Cooper seems the opposite and speaks more to NYC poison: except for the entrance on the north side, the balance of its "streetwall" is a homeless camp in waiting, and not far from the tilt slab warehouse example (a pretty alucobond entrance at one end surrounded by a ring of inaccessible industrial panels). Might be great next to a freeway and surrounded by parking (ie Pornitecture) but as a pedestrian-scaled urban amenity it's a failure, a betrayal of a designer and culture that's too used to being crated around in 4000lb machines.

Mr. Downer

Thom Mayne's Cooper building and the CalTrans building are failures. Just ask the people who have to work inside of them. The Cooper Union community of students, faculty, and staff lost 2 lecture halls, 2 weight rooms, a working cafeteria, 3 large rooms for gathering, and the only dead sound space in New York City. All for a grand stair case that seeks to mimic the outdoor campus of Columbia without accepting that Cooper is an entirely different institution with very little land in the middle of the East Village. That building is a show piece for that firm. Nothing more. If it were meant to hang on a wall it wouldn't matter so much. Unfortunately these buildings just for the looking have lasting implications.

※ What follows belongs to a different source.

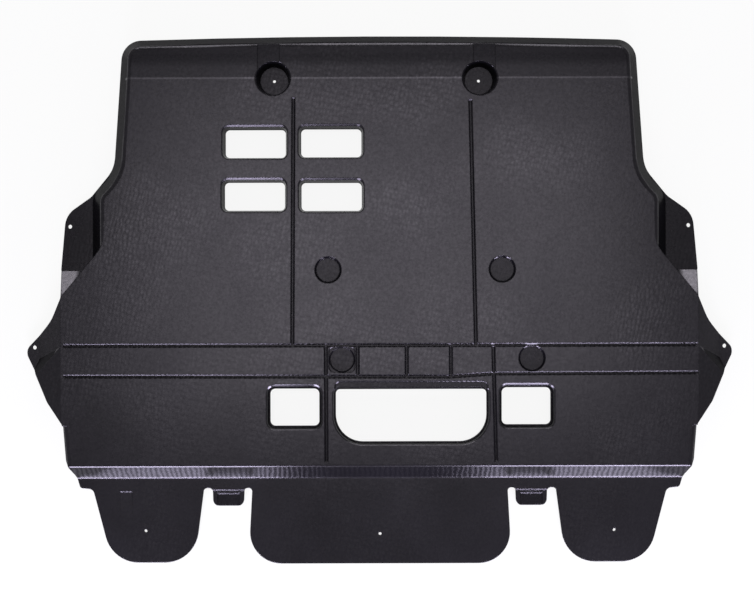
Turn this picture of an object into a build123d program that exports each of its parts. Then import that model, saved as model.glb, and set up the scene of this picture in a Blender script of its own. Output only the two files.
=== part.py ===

Thanks for articulating this - i've been telling disinterested friends forever about how the zapata building dilutes the visual power of the cooper union building. I disagree that this house makes much difference though - one house does not establish a coherent visual fabric to read the new buildings against - it's just another object (this one historical) in the zoo.

Save NYC and the house. The loss of context and the loss of variety will both kill a great city. Too rigid a historic district or too strident a purely contemporary district are both deadly experiences.

The brick building is far more interesting than the contempo's next door.